Public sector workers are, however, far less likely to be affected. In 2011 the Government announced that public sector schemes would be protected for 25 years from negative changes.

However, members of both private and public sector defined-benefit schemes could see their takehome pay fall slightly in April next year. Employees who are in "contracted out" schemes of this type now receive a national insurance rebate of 1.4 per cent, which they will be denied from April 2016. Losing that rebate on their national insurance bill would have the same effect as losing a discount on their income tax rate.

This could translate into losing £13 a month, for instance, for someone earning around £25,000. But it could be that this slight loss in net income is hidden by other changes – in tax rates or allowances or overall pay levels. "It may be that it goes under the radar for some employees," says Laith Khalaf of the financial adviser Hargreaves Lansdown.

Why has there been so little publicity about this? One reason is that many organisations may be still be tied up looking at the implications of the many changes already being applied to retirement money – including the "pension freedoms" that came into force on Monday.
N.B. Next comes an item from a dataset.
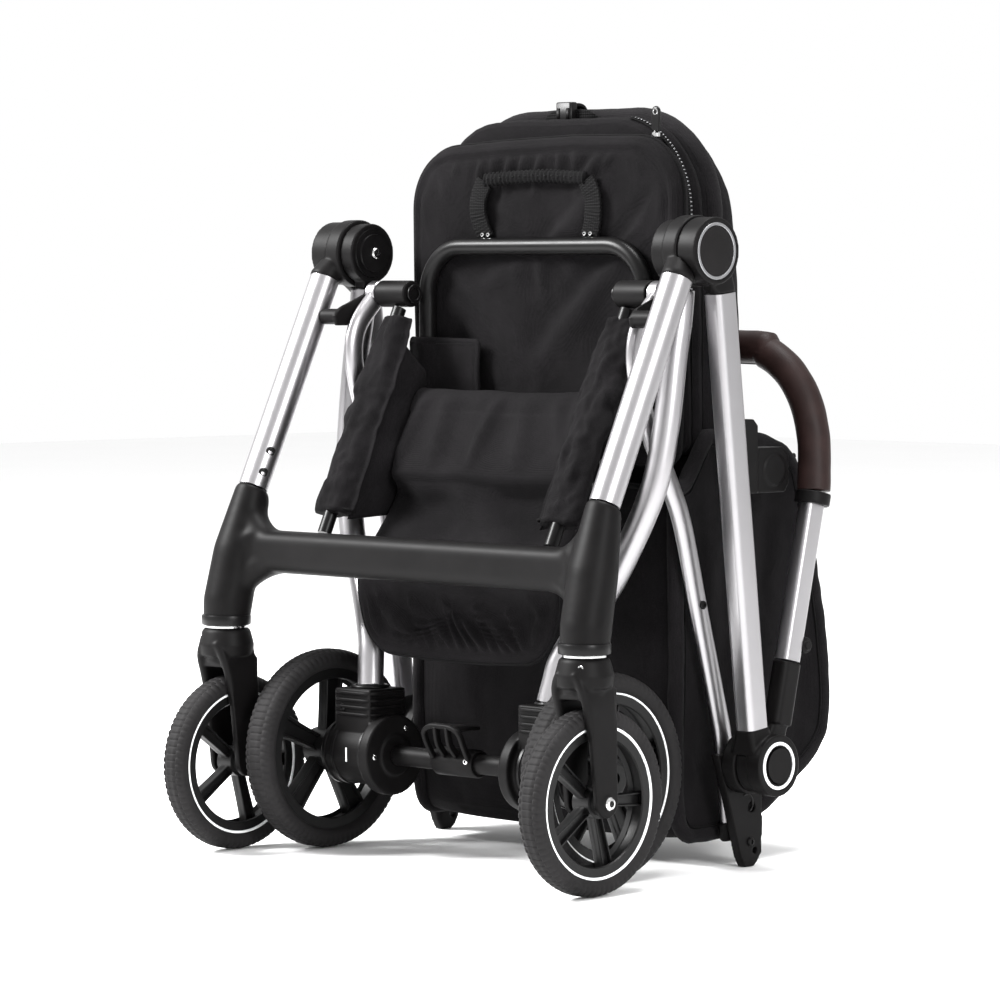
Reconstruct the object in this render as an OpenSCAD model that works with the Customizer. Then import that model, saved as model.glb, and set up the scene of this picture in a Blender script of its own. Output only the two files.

"That is putting quite a strain on employers," Mr Khalaf says. "I imagine that schemes will be writing out to people in the not too distant future."

Members of schemes would do well to read the communications they receive on their pensions. One issue that The Independent has exposed – but few employers running defined-benefit schemes have explained – is that government-paid inflation increases on a portion of private pensions will stop for people reaching retirement age after 5 April 2016.

The value of those increases is estimated at £20,000 per individual over the course of their retirement. Although many people will be better off under the new single-tier pension scheme coming in from April 2016, there will be complications for many individuals – and the more we understand about our own position, the better prepared we will be.

pensionsadvisoryservice.org.uk

Nicky's tale: 'I feel very cheated'

When she retires at the age of 67, Nicky will rely on her pension as her main source of income. Now in her 50s, she thinks more often about how she will get by financially in retirement. She is rather hurt to hear that – if nothing else changes – her net pay will go down next April.

"I feel very cheated over any reduction, no matter how little," says the public sector worker, who says she signed up for one thing and will now be getting something less attractive. "Who would be happy with that?"

While she will be hit on the pay side, Nicky – as a member of a public sector scheme – is less likely to suffer negative effects from the April 2016 change in her pension terms. "I'm worried about money in the future, and would definitely feel relieved if it were being protected somehow," she says.

So many changes have already been made to her pensions – not least the increase in the pension age from 60 to 67 – that she finds the whole subject a sore point.

"She thinks she will be far less comfortable than colleagues who have already retired, as well as "much more world and physically weary".